The result of having founders and leaders who are capable of scaling with the organisation will be the automatic development of the other key ingredients for a scalable team: Great talent, a highly engaged team, a great culture, and an effective organisation.
The key to growth
If you’re following the path to scale, or investing in a scale-up, it’s important to be aware of the causality amongst the above ten factors. Typically, the main factor that drives the speed at which a business can scale is how quickly founders can delegate major areas of responsibility, so that the business can continue to make rapid progress at scale.
This in turn is driven by the ‘next level’ (non-founding) leaders, as well as the leadership abilities of the founders. The problem is that early-stage companies struggle to attract top talent, unless they find people who want to be a part of the equity-incentivised leadership team pursuing an exciting opportunity. This type of career opportunity can usually attract top talent, despite the various reasons these individuals gravitate towards well-paid corporate roles and their own ventures.
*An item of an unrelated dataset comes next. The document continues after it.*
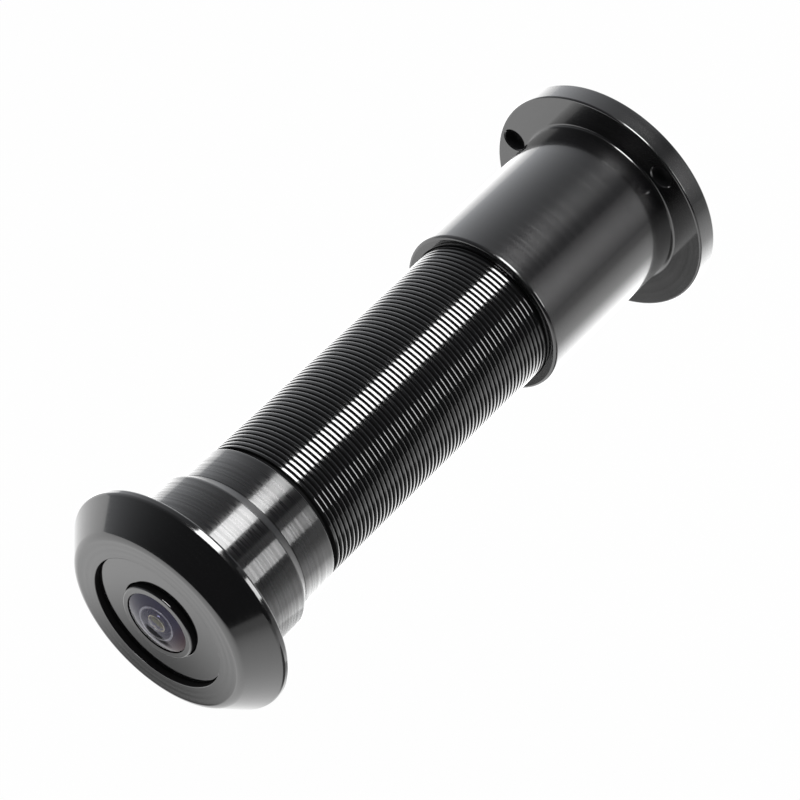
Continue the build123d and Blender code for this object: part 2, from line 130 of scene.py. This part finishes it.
# %% Work out what gloss sees of the floor
fade_from, fade_to, painted_shade_level = 0.06, 0.5, 0.3
painted_shadow_level = 0.12
# each painted shadow's middle and half widths in metres, how far its middle line leans towards +X
# for each metre along Y, and where its edge starts and ends, counted in half widths
painted_shadows = [
    ((-0.055, -0.047), (0.018, 0.0225), 0.33, 0.88, 1.3),
    ((0.150, 0.030), (0.110, 0.050), 0.0, 0.9, 1.25),
]
paper, tree, out = new_material("white paper ground")
path = add(tree, "ShaderNodeLightPath")
ground = add(tree, "ShaderNodeTexCoord").outputs["Object"]
aside = add(tree, "ShaderNodeSeparateXYZ", {0: ground})
# painted shade: gloss sees the floor darker towards the right
shade = add(tree, "ShaderNodeMapRange", {
    "Value": aside.outputs["X"], "From Min": fade_from, "From Max": fade_to,
    "To Min": 1.0, "To Max": painted_shade_level})
# each painted shadow darkens the floor where gloss sees it
for middle, half, lean, edge_from, edge_to in painted_shadows:
    away = add(tree, "ShaderNodeVectorMath", {0: ground, 1: (*middle, floor_z)}, operation="SUBTRACT")
    wide, deep = (add(tree, "ShaderNodeVectorMath", {0: away.outputs[0], 1: axis}, operation="DOT_PRODUCT")
                  for axis in ((1 / half[0], -lean / half[0], 0), (0, 1 / half[1], 0)))
    offset = add(tree, "ShaderNodeCombineXYZ", {"X": wide.outputs["Value"], "Y": deep.outputs["Value"]})
    reach = add(tree, "ShaderNodeVectorMath", {0: offset.outputs[0]}, operation="LENGTH")
    painted_shadow = add(tree, "ShaderNodeMapRange", {
        "Value": reach.outputs["Value"], "From Min": edge_from, "From Max": edge_to,
        "To Min": painted_shadow_level, "To Max": 1.0})
    shade = add(tree, "ShaderNodeMath", {0: shade.outputs[0], 1: painted_shadow.outputs[0]}, operation="MULTIPLY")
print("painted shadows:", len(painted_shadows))

# %% Paint the floor
white_share = 0.97
mirrored = path.outputs["Is Glossy Ray"]
level = add(tree, "ShaderNodeMix", {"Factor": mirrored, "A": 1.0, "B": shade.outputs[0]})
seen = add(tree, "ShaderNodeMath", {0: path.outputs["Is Camera Ray"], 1: mirrored}, operation="MAXIMUM")
seen = add(tree, "ShaderNodeMath", {0: seen.outputs[0], 1: path.outputs["Is Transmission Ray"]},
           operation="MAXIMUM")
share = add(tree, "ShaderNodeMath", {0: seen.outputs[0], 1: white_share}, operation="MULTIPLY")
matt = add(tree, "ShaderNodeBsdfDiffuse", {"Color": linear("ececec")})
glow = add(tree, "ShaderNodeEmission", {"Color": linear("ffffff"), "Strength": level.outputs[0]})
both = add(tree, "ShaderNodeMixShader", {0: share.outputs[0], 1: matt.outputs[0], 2: glow.outputs[0]})
tree.links.new(both.outputs[0], out.inputs["Surface"])
floor.data.materials.append(paper)
print("nodes in the floor's material:", len(tree.nodes))

# %% [markdown]
# ## World
# The world is dim, as a studio is, because black metal is only as dark as the room that it mirrors.
# It brightens towards the left and the rear, low down, which gives the barrel and the sleeve their
# pale left side, and is a little dimmer towards the front. The camera itself sees it as plain white.

# %% Light the room
bright_side = (-0.75, 0.5, -0.5)
room_level, bright_gain, bright_power = 0.05, 1.3, 3.0
front_level, front_to, rear_from = 0.6, 0.38, 0.66
world = bpy.data.worlds.new("dim studio")
world.use_nodes = True
world.node_tree.nodes.clear()
tree = world.node_tree
ahead = add(tree, "ShaderNodeTexCoord").outputs["Generated"]
window = add(tree, "ShaderNodeVectorMath", {0: ahead, 1: bright_side}, operation="DOT_PRODUCT")
toward = add(tree, "ShaderNodeMapRange", {
    "Value": window.outputs["Value"], "From Min": -1.0, "From Max": 1.0})
rise = add(tree, "ShaderNodeMath", {0: toward.outputs[0], 1: bright_power}, operation="POWER")
level = add(tree, "ShaderNodeMath", {0: rise.outputs[0], 1: bright_gain, 2: room_level},
            operation="MULTIPLY_ADD")
parts = add(tree, "ShaderNodeSeparateXYZ", {0: ahead})
behind = add(tree, "ShaderNodeMapRange", {
    "Value": parts.outputs["Y"], "From Min": front_to, "From Max": rear_from,
    "To Min": front_level, "To Max": 1.0}, interpolation_type="SMOOTHSTEP")
level = add(tree, "ShaderNodeMath", {0: level.outputs[0], 1: behind.outputs[0]}, operation="MULTIPLY")
room = add(tree, "ShaderNodeBackground", {"Color": linear("f4f6fa"), "Strength": level.outputs[0]})
white = add(tree, "ShaderNodeBackground", {"Color": linear("ffffff"), "Strength": 1.0})
camera_sees = add(tree, "ShaderNodeLightPath").outputs["Is Camera Ray"]
shown = add(tree, "ShaderNodeMixShader", {0: camera_sees, 1: room.outputs[0], 2: white.outputs[0]})
add(tree, "ShaderNodeOutputWorld", {"Surface": shown.outputs[0]})
scene.world = world
print("nodes in the world:", len(tree.nodes))

# %% [markdown]
# ## Lamps
# On a polished cylinder a soft box shows as a stripe along it, at the place where the surface
# faces half way between the lamp and the eye. So each lamp is placed by its angle round the
# object's axis, and its brightness is given as how many times brighter than white paper it looks.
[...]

But that sort of opportunity does not typically happen by accident: It’s the function of the founders getting points 1 to 9 right. In a nutshell, the first thing you need is an amazing team of founders who work smart to nail points 1 to 9, find and pursue an amazing opportunity, and then harness that to attract amazing talent in order to delegate effectively, so that you can scale beyond the limits of the founders’ time and energy.